Transformation pipeline

Free consultation available!
Feel free to contact us. We are happy to help you with the data transformations pipeline setup.

The Dataddo transformation pipeline is a framework for data transformation modeled on the concept of data processing pipelines. API responses from 3rd party services enter a multi-stage pipeline that transforms the response into a dataset ingestible by the Dataddo platform.

Stages

The Dataddo transformation pipeline consists of multiple stages. Each stage transforms the API response as it passes through the pipeline. Pipeline stages can appear multiple times in the pipeline.

Stage Description
$project Reshapes API response in the stream. e.g. adding new fields or removing existing fields.
$unwind Deconstructs an array field from the API response to object for each element. Each object replaces the array with an element value. For each input, outputs N objects where N is the number of array elements and can be zero for an empty array.
$match Filters the stream to allow only matching objects to pass unmodified into the next pipeline stage. For each input object, outputs either one object (a match) or removes the object from stream (no match).
$group Groups input objects by a specified identifier expression and applies the accumulator expression(s), if specified, to each group. Consumes all input objects and outputs one object per each distinct group. The output objects only contain the identifier field and, if specified, accumulated fields.

 

Expressions

Some pipeline stages take a pipeline expression as the operand. Pipeline expressions specify the transformation to apply to the input objects. Expressions have a standard JSON object structure and can contain other expressions.

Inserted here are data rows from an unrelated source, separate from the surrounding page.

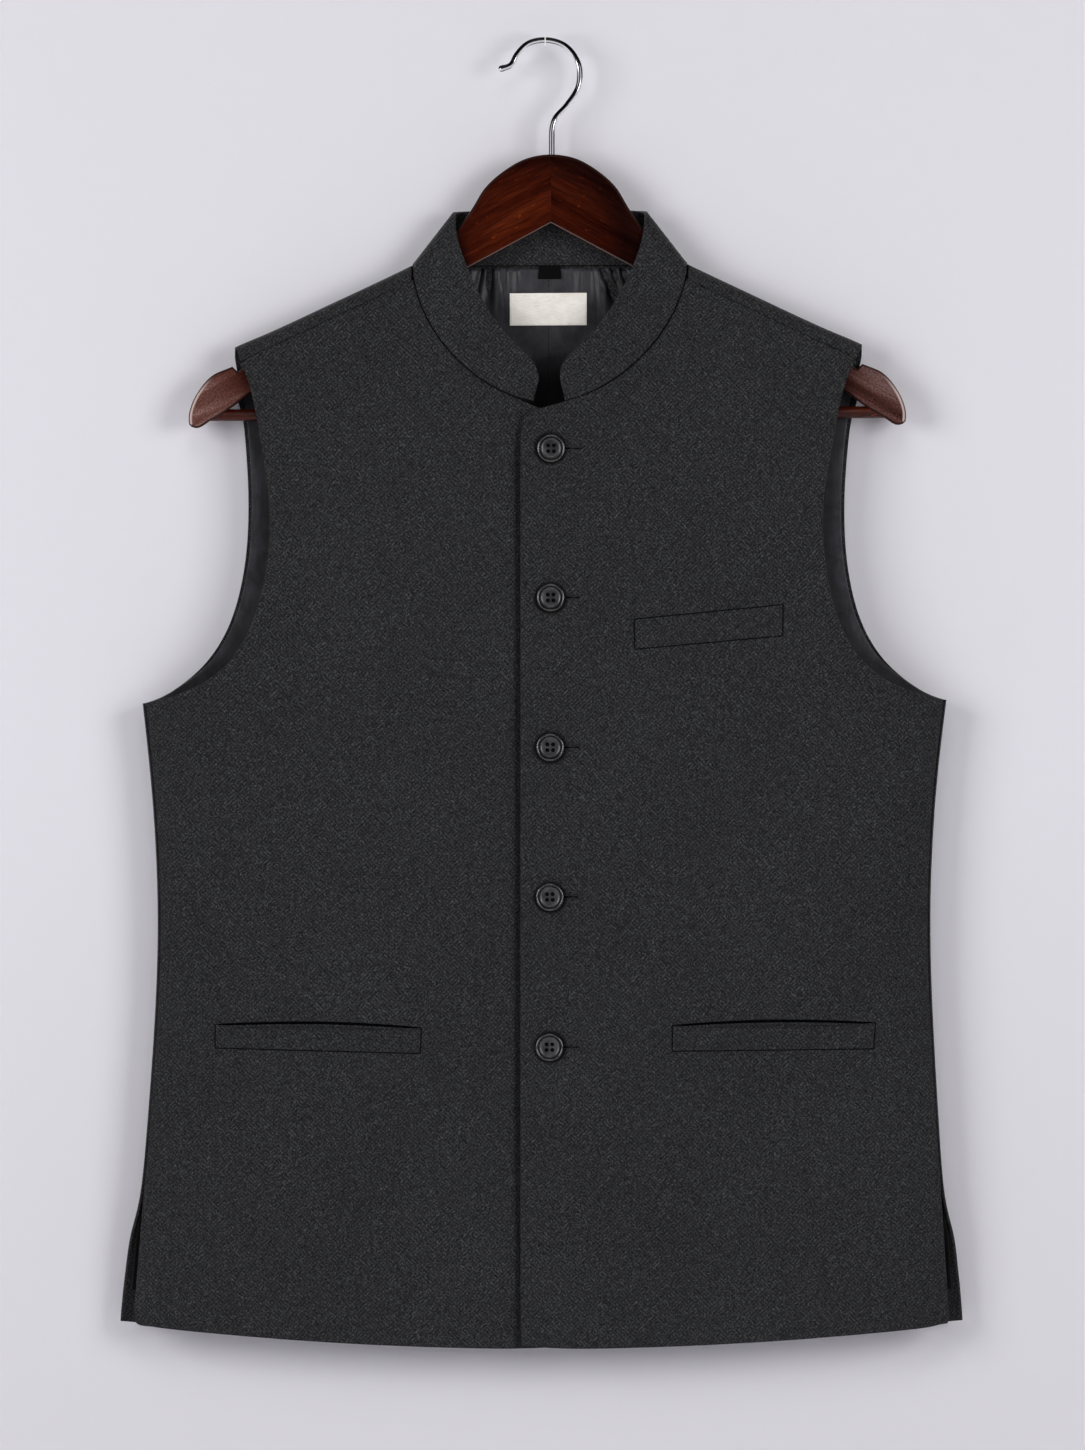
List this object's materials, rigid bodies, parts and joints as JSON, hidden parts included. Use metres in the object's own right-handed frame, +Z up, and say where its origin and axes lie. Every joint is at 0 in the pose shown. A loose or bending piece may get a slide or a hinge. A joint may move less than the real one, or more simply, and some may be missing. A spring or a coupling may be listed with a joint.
{
  "type": "nehru waistcoat on wooden hanger",
  "caption": "Sleeveless stand-collar waistcoat, buttoned, with welt pockets, on a wooden hanger with a wire hook.",
  "frame": {"origin": "inner crown of the hanger's hook, where a rail touches it", "axes": "+X to the viewer's right (the wearer's left), +Y away from the viewer, towards the garment's back, +Z up"},
  "size_m": [0.5196, 0.0436, 0.8115],
  "materials": {
    "charcoal_wool": "matt, fine brushed suiting",
    "lining_satin": "soft satin",
    "woven_label": "fine woven satin label",
    "black_tape": "woven tape",
    "polished_resin": "polished",
    "mahogany": "gloss varnish",
    "chrome_wire": "polished"
  },
  "bodies": {
    "root": {"back": "charcoal_wool", "back_lining": "lining_satin", "button_1": "polished_resin", "button_2": "polished_resin", "button_3": "polished_resin", "button_4": "polished_resin", "button_5": "polished_resin", "chest_pocket_welt": "charcoal_wool", "collar": "charcoal_wool", "front_left": "charcoal_wool", "front_right": "charcoal_wool", "hanger_arm_left": "mahogany", "hanger_arm_right": "mahogany", "hanger_bar": "mahogany", "hanger_hook": "chrome_wire", "left_pocket_welt": "charcoal_wool", "neck_label": "woven_label", "right_pocket_welt": "charcoal_wool", "size_tab": "black_tape"}
  },
  "joints": []
}
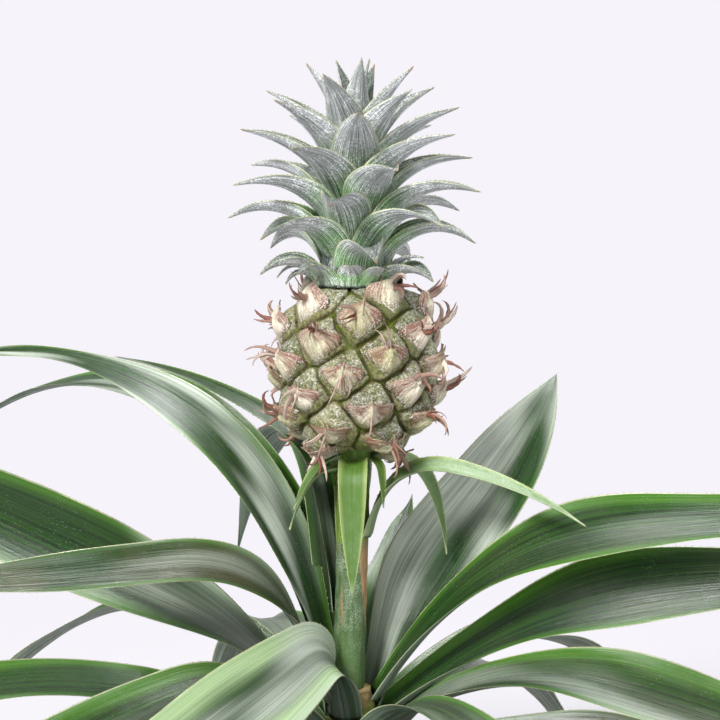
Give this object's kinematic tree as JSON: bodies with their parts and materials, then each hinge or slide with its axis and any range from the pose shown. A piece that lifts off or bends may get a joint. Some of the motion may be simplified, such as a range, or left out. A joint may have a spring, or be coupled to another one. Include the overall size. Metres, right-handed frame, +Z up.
{
  "type": "potted pineapple plant",
  "caption": "Potted pineapple plant: a spiral rosette of long channelled leaves, with a stalk that carries a small spiny fruit and its crown.",
  "frame": {"origin": "centre of the pot's flat underside, where it rests", "axes": "+Z is up along the stem. Seen from the front, which is the picture's side, +X is right and +Y is away"},
  "size_m": [0.568, 0.4572, 0.3799],
  "materials": {
    "terracotta": "matt unglazed clay",
    "potting_soil": "crumbly and matt",
    "stem_tissue": "matt, with leaf scars",
    "rosette_leaf": "waxy, with a silvery bloom and pale toothed margins",
    "stalk_tissue": "satin, scurfy, with tan scars",
    "stalk_leaf": "waxy, silvery underneath",
    "fruit_skin": "rough, frosted, with papery scales",
    "crown_leaf": "silvery with fine lines and toothed margins"
  },
  "bodies": {
    "root": {"pot": "terracotta", "soil": "potting_soil", "stem": "stem_tissue", "leaf_01": "rosette_leaf", "leaf_02": "rosette_leaf", "leaf_03": "rosette_leaf", "leaf_04": "rosette_leaf", "leaf_05": "rosette_leaf", "leaf_06": "rosette_leaf", "leaf_07": "rosette_leaf", "leaf_08": "rosette_leaf", "leaf_09": "rosette_leaf", "leaf_10": "rosette_leaf", "leaf_11": "rosette_leaf", "leaf_12": "rosette_leaf", "leaf_13": "rosette_leaf", "leaf_14": "rosette_leaf", "leaf_15": "rosette_leaf", "leaf_16": "rosette_leaf", "leaf_17": "rosette_leaf", "leaf_18": "rosette_leaf", "leaf_19": "rosette_leaf", "leaf_20": "rosette_leaf", "leaf_21": "rosette_leaf", "leaf_22": "rosette_leaf", "leaf_23": "rosette_leaf", "leaf_24": "rosette_leaf", "stalk": "stalk_tissue", "stalk_leaf_01": "stalk_leaf", "stalk_leaf_02": "stalk_leaf", "stalk_leaf_03": "stalk_leaf", "stalk_leaf_04": "stalk_leaf", "stalk_leaf_05": "stalk_leaf", "stalk_leaf_06": "stalk_leaf", "stalk_leaf_07": "stalk_leaf", "stalk_leaf_08": "stalk_leaf", "stalk_leaf_09": "stalk_leaf", "fruit": "fruit_skin", "crown": "crown_leaf"}
  },
  "joints": []
}
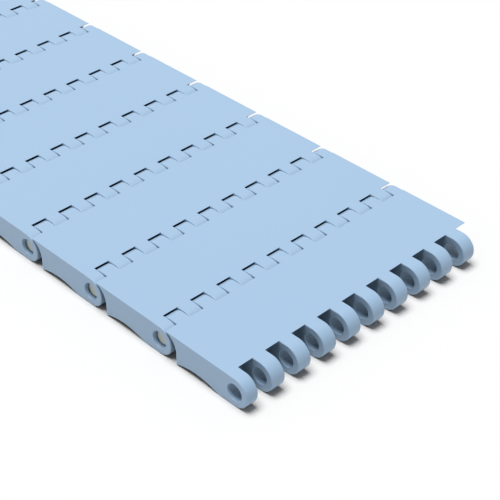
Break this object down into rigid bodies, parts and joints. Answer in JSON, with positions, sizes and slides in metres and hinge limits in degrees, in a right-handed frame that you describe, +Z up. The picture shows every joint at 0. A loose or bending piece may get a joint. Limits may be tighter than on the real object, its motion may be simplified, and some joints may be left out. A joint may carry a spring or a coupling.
{
  "type": "modular plastic conveyor belt",
  "caption": "Straight section of flat-top modular plastic conveyor belt: full-width moulded modules with interleaved round knuckles, joined by plastic hinge rods.",
  "frame": {"origin": "bottom centre of the section as it lies flat, on the plane of the underside", "axes": "+X along the belt towards the end whose knuckles are the front ones of each module, +Y across the belt along the hinge axes, +Z up out of the carrying surface"},
  "size_m": [0.566, 0.1642, 0.016],
  "materials": {
    "module_plastic": "light blue moulded acetal, satin",
    "rod_plastic": "off-white extruded rod, satin"
  },
  "bodies": {
    "row_01": {"module_01": "module_plastic", "rod_01": "rod_plastic"},
    "row_02": {"module_02": "module_plastic", "rod_02": "rod_plastic"},
    "row_03": {"module_03": "module_plastic", "rod_03": "rod_plastic"},
    "row_04": {"module_04": "module_plastic", "rod_04": "rod_plastic"},
    "row_05": {"module_05": "module_plastic", "rod_05": "rod_plastic"},
    "row_06": {"module_06": "module_plastic", "rod_06": "rod_plastic"},
    "row_07": {"module_07": "module_plastic", "rod_07": "rod_plastic"},
    "row_08": {"module_08": "module_plastic", "rod_08": "rod_plastic"},
    "row_09": {"module_09": "module_plastic", "rod_09": "rod_plastic"},
    "row_10": {"module_10": "module_plastic", "rod_10": "rod_plastic"},
    "row_11": {"module_11": "module_plastic"}
  },
  "joints": [
    {"name": "hinge_01", "type": "hinge", "parent": "row_02", "child": "row_01", "pos_m": [0.225, 0, 0.008], "axis": [0, 1, 0], "range_deg": [-20, 30]},
    {"name": "hinge_02", "type": "hinge", "parent": "row_03", "child": "row_02", "pos_m": [0.175, 0, 0.008], "axis": [0, 1, 0], "range_deg": [-20, 30]},
    {"name": "hinge_03", "type": "hinge", "parent": "row_04", "child": "row_03", "pos_m": [0.125, 0, 0.008], "axis": [0, 1, 0], "range_deg": [-20, 30]},
    {"name": "hinge_04", "type": "hinge", "parent": "row_05", "child": "row_04", "pos_m": [0.075, 0, 0.008], "axis": [0, 1, 0], "range_deg": [-20, 30]},
    {"name": "hinge_05", "type": "hinge", "parent": "row_06", "child": "row_05", "pos_m": [0.025, 0, 0.008], "axis": [0, 1, 0], "range_deg": [-20, 30]},
    {"name": "hinge_06", "type": "hinge", "parent": "row_06", "child": "row_07", "pos_m": [-0.025, 0, 0.008], "axis": [0, -1, 0], "range_deg": [-20, 30]},
    {"name": "hinge_07", "type": "hinge", "parent": "row_07", "child": "row_08", "pos_m": [-0.075, 0, 0.008], "axis": [0, -1, 0], "range_deg": [-20, 30]},
    {"name": "hinge_08", "type": "hinge", "parent": "row_08", "child": "row_09", "pos_m": [-0.125, 0, 0.008], "axis": [0, -1, 0], "range_deg": [-20, 30]},
    {"name": "hinge_09", "type": "hinge", "parent": "row_09", "child": "row_10", "pos_m": [-0.175, 0, 0.008], "axis": [0, -1, 0], "range_deg": [-20, 30]},
    {"name": "hinge_10", "type": "hinge", "parent": "row_10", "child": "row_11", "pos_m": [-0.225, 0, 0.008], "axis": [0, -1, 0], "range_deg": [-20, 30]}
  ]
}
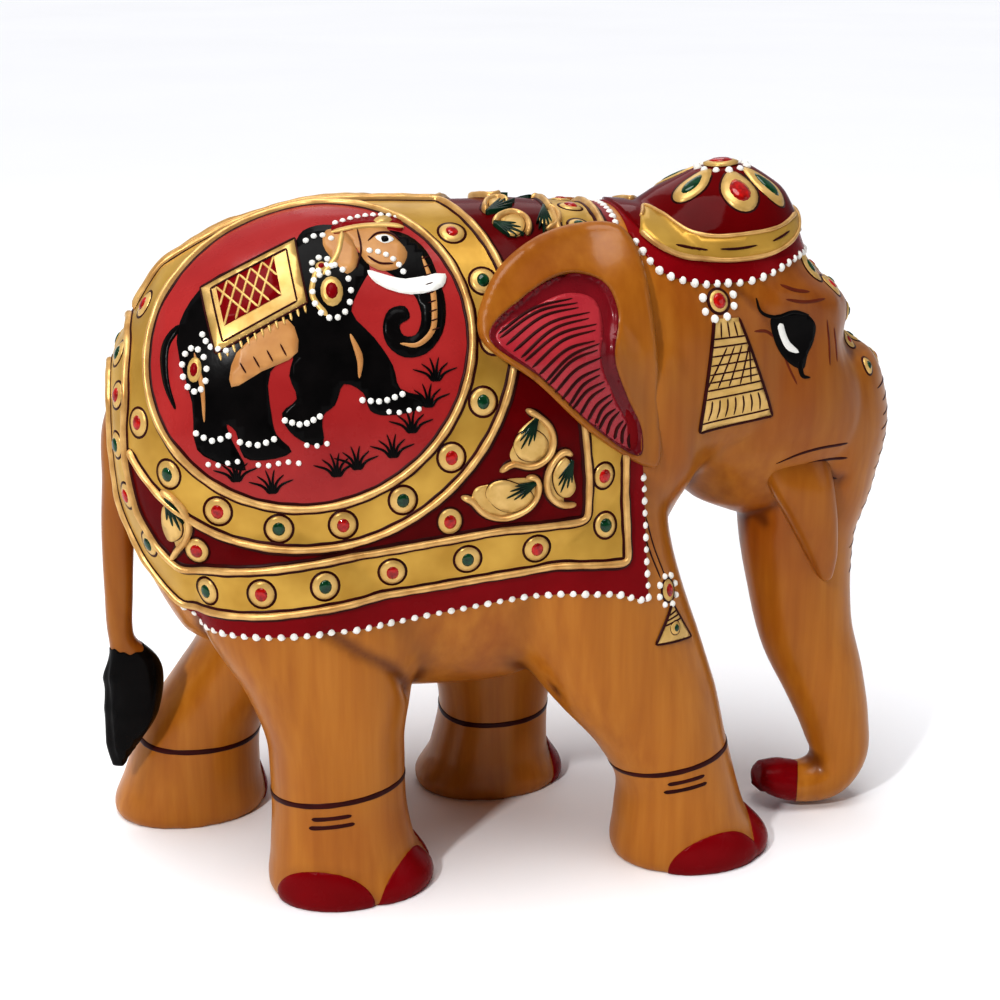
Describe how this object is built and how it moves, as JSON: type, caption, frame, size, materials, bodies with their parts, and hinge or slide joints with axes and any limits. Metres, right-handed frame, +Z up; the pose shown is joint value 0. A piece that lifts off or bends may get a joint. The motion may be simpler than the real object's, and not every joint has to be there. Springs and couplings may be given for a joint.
{
  "type": "painted carved wooden elephant figurine",
  "caption": "Walking elephant carved in varnished wood, with a raised gold and red painted saddle cloth, jewelled cap, glued ears and wedge tusks.",
  "frame": {"origin": "middle of the figure's outline on the ground plane, seen from above", "axes": "+X the way the elephant walks, +Y its left side, +Z up"},
  "size_m": [0.1752, 0.075, 0.1489],
  "materials": {
    "varnished_wood": "satin varnish over straight grain, darker stain in the creases",
    "red_lacquer": "glossy dark red enamel paint",
    "crimson_lacquer": "glossy crimson enamel paint",
    "gold_paste": "hand laid paste relief with gold paint",
    "glass_stone": "small polished glass stones",
    "pearl_paint": "raised dots of white enamel",
    "black_paint": "glossy black enamel paint"
  },
  "bodies": {
    "root": {"carved_body": "varnished_wood", "tail": "varnished_wood", "saddle_cloth": "red_lacquer", "border_ridge_outer": "gold_paste", "border_ridge_inner": "gold_paste", "neck_ridge_front": "gold_paste", "neck_ridge_back": "gold_paste", "ear_right": "varnished_wood", "ear_lining_right": "crimson_lacquer", "tusk_right": "varnished_wood", "oval_panel_right": "crimson_lacquer", "oval_ridge_right": "gold_paste", "ring_ridge_right": "gold_paste", "ring_top_right": "gold_paste", "leaf_right_1": "gold_paste", "leaf_right_2": "gold_paste", "leaf_right_3": "gold_paste", "leaf_right_4": "gold_paste", "cap_band_right": "gold_paste", "pendant_right": "gold_paste", "pendant_stone_right": "glass_stone", "shoulder_tassel_right": "gold_paste", "tassel_stone_right": "glass_stone", "field_stone_front_right": "glass_stone", "field_stone_back_right": "glass_stone", "ear_left": "varnished_wood", "ear_lining_left": "crimson_lacquer", "tusk_left": "varnished_wood", "oval_panel_left": "crimson_lacquer", "oval_ridge_left": "gold_paste", "ring_ridge_left": "gold_paste", "ring_top_left": "gold_paste", "leaf_left_1": "gold_paste", "leaf_left_2": "gold_paste", "leaf_left_3": "gold_paste", "leaf_left_4": "gold_paste", "cap_band_left": "gold_paste", "pendant_left": "gold_paste", "pendant_stone_left": "glass_stone", "shoulder_tassel_left": "gold_paste", "tassel_stone_left": "glass_stone", "field_stone_front_left": "glass_stone", "field_stone_back_left": "glass_stone", "cap": "red_lacquer", "cap_button": "glass_stone", "cap_petal_1": "gold_paste", "cap_petal_2": "gold_paste", "cap_petal_3": "gold_paste", "cap_petal_4": "gold_paste", "cap_petal_5": "gold_paste", "cap_petal_6": "gold_paste", "forehead_plate_1": "gold_paste", "forehead_plate_2": "gold_paste", "forehead_plate_3": "gold_paste", "forehead_plate_4": "gold_paste", "forehead_plate_5": "gold_paste"}
  },
  "joints": []
}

Pipeline expressions can only operate on the current object in the pipeline and cannot refer to data from other objects: expression operations provide in-memory transformation of objects.

Expression operators

Arithmetic

Arithmetic expressions perform mathematic operations on numbers.

Operator Description
$abs Returns the absolute value of a number.
$add Adds numbers to return the sum.
$subtract Returns the result of subtracting the second value from the first.
$ceil Returns the smallest integer greater than or equal to the specified number.
$floor Returns the largest integer less than or equal to the specified number.

 

Boolean

Boolean expressions evaluate their argument expressions as booleans and return a boolean as a result.

Operator Description
$and Returns true only when all its expressions evaluate to true. Accepts any number of argument expressions.
$not Returns the boolean value that is the opposite of its argument expression. Accepts a single argument expression.
$or Returns true when any of its expressions evaluates to true. Accepts any number of argument expressions.

 

Comparison

Operator Description
$cmp Returns 0 if the two values are equivalent, 1 if the first value is greater than the second, and -1 if the first value is less than the second.
$eq Returns true if the values are equivalent.
$gt Returns true if the first value is greater than the second.
$gte Returns true if the first value is greater than or equal to the second.
$lt Returns true if the first value is less than the second.
$lte Returns true if the first value is less than or equal to the second.
$ne Returns true if the values are not equivalent.